Challenges awaiting private schools after reopening
By Gabriel Ogunjobi
Whenever the Federal Government reopens schools for physical classes, some challenges are bound to confront private schools.
Here are some of them:
1. Salary and tuition fees: Undoubtedly, public and private economies have been hit by weeks of lockdown and limited productivity. But soon as the schools reopen, teachers and other members of staff would be anticipating their wages as succor for the hard times.
On the other hand, private schools too haven’t been making much money, if they have at all through passive virtual classes.
Parents and Guardians are also making less money too, meaning school fees may be hard to balance. The proprietors of such institutions may have to source elsewhere for where to pay to their workers.
2. Retrenchment and restructuring:
If government schools are reluctant to downsize staff, private counterparts would not hesitate to. Some non-essential staff may be asked to take compulsory leave at first instance until their services can be afforded. Their return may even come after all.
Also, in a bid to sustain maximum teaching-learning, school management may ask that some teachers take more than their usual subjects to augment salaries for some relieved teachers.

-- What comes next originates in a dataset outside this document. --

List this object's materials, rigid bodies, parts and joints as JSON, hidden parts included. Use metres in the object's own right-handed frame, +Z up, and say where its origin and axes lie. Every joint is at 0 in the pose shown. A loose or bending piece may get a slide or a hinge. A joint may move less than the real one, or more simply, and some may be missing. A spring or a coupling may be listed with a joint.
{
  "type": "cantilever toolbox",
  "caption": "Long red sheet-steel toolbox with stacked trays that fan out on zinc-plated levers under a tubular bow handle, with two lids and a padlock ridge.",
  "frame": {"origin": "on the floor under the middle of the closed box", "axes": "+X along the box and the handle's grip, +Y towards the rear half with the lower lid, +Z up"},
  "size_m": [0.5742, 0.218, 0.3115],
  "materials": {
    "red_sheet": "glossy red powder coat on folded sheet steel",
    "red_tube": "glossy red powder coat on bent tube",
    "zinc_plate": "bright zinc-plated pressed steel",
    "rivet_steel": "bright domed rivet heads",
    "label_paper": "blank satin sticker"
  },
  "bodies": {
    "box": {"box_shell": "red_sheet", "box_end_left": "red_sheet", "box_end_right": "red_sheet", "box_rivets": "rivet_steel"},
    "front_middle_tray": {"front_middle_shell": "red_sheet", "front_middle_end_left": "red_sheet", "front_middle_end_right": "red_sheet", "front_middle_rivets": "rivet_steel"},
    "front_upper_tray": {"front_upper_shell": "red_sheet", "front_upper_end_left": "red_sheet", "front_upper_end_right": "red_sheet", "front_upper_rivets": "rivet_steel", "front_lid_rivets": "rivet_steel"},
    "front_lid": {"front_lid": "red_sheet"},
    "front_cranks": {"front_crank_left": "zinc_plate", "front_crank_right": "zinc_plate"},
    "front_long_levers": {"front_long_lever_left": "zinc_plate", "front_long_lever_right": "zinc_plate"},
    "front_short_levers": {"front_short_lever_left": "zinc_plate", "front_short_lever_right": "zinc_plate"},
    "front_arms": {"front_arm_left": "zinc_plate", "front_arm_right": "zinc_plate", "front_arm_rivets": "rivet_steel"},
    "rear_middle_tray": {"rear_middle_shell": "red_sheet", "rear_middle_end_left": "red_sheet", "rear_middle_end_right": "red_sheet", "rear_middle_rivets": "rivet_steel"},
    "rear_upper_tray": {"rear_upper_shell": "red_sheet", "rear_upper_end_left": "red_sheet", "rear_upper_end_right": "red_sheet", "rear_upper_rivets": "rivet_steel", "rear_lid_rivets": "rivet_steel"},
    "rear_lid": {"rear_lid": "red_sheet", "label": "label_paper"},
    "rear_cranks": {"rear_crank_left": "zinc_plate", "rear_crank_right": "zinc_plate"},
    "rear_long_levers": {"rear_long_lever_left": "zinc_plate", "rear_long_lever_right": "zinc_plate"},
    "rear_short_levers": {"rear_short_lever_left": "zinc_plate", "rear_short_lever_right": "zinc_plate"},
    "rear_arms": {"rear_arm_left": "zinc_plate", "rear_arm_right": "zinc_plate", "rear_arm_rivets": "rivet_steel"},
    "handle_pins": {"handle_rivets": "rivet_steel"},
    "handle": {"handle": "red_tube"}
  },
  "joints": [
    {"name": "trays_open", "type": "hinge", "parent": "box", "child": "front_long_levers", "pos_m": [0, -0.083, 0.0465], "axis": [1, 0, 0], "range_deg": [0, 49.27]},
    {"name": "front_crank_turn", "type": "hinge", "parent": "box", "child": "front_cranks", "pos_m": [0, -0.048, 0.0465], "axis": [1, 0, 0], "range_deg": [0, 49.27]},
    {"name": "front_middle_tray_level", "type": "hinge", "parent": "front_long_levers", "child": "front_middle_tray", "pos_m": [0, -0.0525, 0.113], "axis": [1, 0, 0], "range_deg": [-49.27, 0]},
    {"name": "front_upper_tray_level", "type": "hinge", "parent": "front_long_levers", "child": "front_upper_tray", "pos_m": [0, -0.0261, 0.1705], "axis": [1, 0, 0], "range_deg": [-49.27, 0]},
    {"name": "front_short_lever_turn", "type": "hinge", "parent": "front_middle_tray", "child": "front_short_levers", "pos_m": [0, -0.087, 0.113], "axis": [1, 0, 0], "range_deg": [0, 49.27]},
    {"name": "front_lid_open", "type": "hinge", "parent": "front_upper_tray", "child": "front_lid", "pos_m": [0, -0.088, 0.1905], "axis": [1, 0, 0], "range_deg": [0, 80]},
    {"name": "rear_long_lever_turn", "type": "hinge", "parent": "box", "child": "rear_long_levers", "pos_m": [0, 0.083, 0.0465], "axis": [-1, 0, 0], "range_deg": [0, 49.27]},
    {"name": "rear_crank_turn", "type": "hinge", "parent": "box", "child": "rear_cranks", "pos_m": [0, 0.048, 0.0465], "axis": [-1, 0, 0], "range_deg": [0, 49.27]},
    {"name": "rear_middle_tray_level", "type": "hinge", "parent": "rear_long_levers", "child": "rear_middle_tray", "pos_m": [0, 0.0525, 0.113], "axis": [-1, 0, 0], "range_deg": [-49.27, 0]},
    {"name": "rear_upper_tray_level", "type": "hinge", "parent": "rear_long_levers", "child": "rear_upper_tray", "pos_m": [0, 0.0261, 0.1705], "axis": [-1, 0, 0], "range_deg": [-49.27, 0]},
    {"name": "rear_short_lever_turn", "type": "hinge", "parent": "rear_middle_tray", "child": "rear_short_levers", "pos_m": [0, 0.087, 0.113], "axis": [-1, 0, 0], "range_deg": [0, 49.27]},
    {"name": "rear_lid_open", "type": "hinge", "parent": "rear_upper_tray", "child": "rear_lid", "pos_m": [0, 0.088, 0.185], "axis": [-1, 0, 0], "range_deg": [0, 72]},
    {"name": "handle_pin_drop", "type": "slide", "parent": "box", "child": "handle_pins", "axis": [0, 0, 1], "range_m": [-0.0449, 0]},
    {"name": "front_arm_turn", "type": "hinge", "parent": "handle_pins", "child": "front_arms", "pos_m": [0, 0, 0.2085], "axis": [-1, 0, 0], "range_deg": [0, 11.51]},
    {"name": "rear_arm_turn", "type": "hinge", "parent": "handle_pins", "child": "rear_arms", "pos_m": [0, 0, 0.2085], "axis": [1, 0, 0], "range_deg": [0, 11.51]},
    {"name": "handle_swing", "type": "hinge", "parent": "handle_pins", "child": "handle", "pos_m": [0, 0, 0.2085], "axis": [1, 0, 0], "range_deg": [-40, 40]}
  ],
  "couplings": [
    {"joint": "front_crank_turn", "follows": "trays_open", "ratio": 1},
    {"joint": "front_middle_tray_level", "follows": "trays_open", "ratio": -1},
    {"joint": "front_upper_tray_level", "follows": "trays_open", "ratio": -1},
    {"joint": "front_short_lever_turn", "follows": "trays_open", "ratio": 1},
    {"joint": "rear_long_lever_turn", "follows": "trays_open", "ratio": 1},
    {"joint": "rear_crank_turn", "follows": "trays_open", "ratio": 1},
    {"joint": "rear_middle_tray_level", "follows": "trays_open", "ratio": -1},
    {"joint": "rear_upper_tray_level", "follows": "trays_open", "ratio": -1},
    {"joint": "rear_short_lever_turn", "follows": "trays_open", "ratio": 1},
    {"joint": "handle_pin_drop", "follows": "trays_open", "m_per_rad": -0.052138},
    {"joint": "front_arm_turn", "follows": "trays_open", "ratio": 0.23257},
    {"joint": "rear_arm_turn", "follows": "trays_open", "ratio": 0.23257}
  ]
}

3. Concerns over COVID-19:
The onus to protect children in these precarious times will depend on caregivers, teachers and the entire members of staff in private schools.
Federal Government will also be reopening schools under strict compliance to certain COVID-19 guidelines like social distancing, sanitation, transport system and use of face masks.
These are only necessary to ensure that schoolchildren are not only put in harm’s way but also make beating COVID-19 when they carelessly get infected and spread to their parents at home.
Schools, especially private that can afford such services, would have to employ more hands for sanitation of these free-spirited children.
4. Academic performance and examinations: Lockdown didn’t only take a toll on finance, it definitely would have affected the cognitive activeness of some children who didn’t have the advantage of exercising their brains.
Common entrance exams, juniors and senior West African examinations would be nearing upon resumption of schools. The Unified Tertiary Matriculation Examination is underway too. Parents would be counting on their schools to live up to expectations of rejigging their ward’s memories and ensure redundancy doesn’t set in in spite of the compulsory and over-stretched holidays they had just experienced.